Salah satu permasalahan dalam negeri ISPO adalah masih banyaknya petani yang belum tersertifikasi, sehingga menimbulkan celah bagi pihak yang ingin menjatuhkan industri kelapa sawit dengan alasan perusakan lingkungan.
Menurut Rosediana hal tersebut adalah wajar sebab tidak mungkin semua petani sawit di Indonesia tersertifikasi.
“Ya tidak apa apa, kalau semua petani kita sertifikasi malah mati (izin usahanya), sebab pada dasarnya tidak semua petani itu legal dan tidak bisa kita tolerir sebab lahannya seringkali bertabrakan dengan kawasan hutan,” ujarnya dengan menambahkan bahwa proses monitoring oleh pemerintah adalah krusial untuk menjaga kestabilan industri sawit sekaligus mencari solusi terbaru dalam setiap permasalahan yang ada.
Proses produksi sawit yang tidak ramah lingkungan sudah dijadikan alasan oleh Eropa untuk menyerang industri kelapa sawit Indonesia dengan berbagai kampanye hitam.

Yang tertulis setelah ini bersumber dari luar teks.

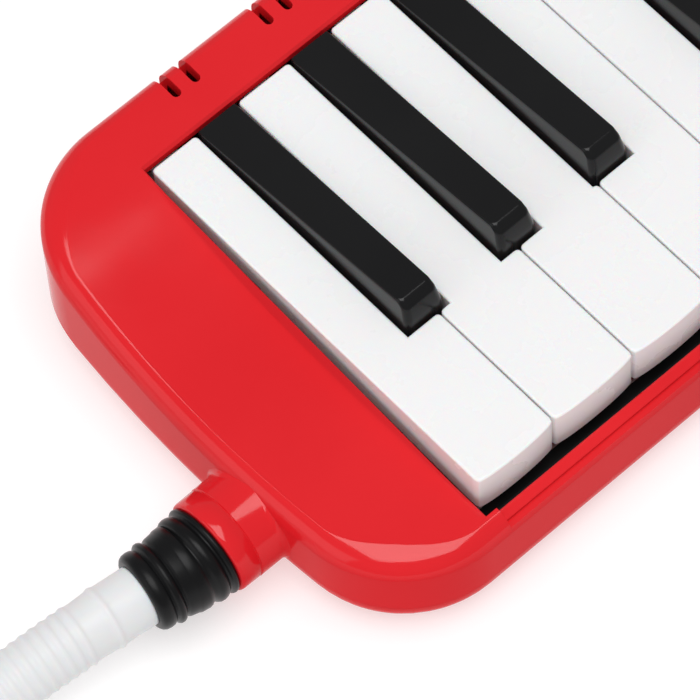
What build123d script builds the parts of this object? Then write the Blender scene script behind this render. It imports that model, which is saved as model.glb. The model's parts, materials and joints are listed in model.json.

Rosediana menilai, hal ini pada dasarnya wajar sebab kebijakan Uni Eropa sesuai dengan peraturan dalam World Trade Organisation (WTO) terkait Technical Barriers to Trade (TBT).

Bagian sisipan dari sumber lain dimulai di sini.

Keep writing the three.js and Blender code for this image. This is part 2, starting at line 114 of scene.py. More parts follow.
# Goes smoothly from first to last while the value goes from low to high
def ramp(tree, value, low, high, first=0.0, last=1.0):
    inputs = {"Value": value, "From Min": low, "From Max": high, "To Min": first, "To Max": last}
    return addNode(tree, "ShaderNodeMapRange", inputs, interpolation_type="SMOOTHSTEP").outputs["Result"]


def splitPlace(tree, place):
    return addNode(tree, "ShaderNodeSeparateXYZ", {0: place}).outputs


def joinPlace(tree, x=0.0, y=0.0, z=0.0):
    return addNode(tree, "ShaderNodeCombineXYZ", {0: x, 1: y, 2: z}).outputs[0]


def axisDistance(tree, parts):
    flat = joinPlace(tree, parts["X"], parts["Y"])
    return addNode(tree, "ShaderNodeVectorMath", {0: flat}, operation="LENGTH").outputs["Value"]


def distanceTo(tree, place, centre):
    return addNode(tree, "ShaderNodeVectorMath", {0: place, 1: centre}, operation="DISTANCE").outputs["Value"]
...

“Ya ini wajar, semuanya boleh melakukan untuk mengatur produk agar sesuai dengan kriteria masing – masing negara, namun rencana pemberhentian dagang inilah yang sudah di tahap diskriminasi dagang dan ini harus kita lawan!” tegas Rosediana.
Menurutnya, mudah bagi Indonesia untuk melawan Eropa dalam industri sawit. “Kemarin saya salah satu yang memberikan saran untuk rencana pemberhentian pembelian Airbus, dan sudah ada yang melakukan kan… selanjutnya kita berhentikan saja impor Nutella,” ujar Rosediana Suharto dengan percaya diri.
Industri sawit bagi Rosediana sudah tidak dapat dipisahkan dari Indonesia sebab sudah menanggung kehidupan dari banyak petani dan merupakan penghasilan Indonesia terbesar selama beberapa tahun terakhir ini.
Indonesia merupakan produsen minyak kelapa sawit terbesar sekaligus konsumen terbesar dunia pula. Industri kelapa sawit memperkerjakan sekitar 12 juta buruh secara langsung sementara pemerintah memperkirakan ia menghidupi sekitar 30 juta orang, secara langsung maupun tidak langsung.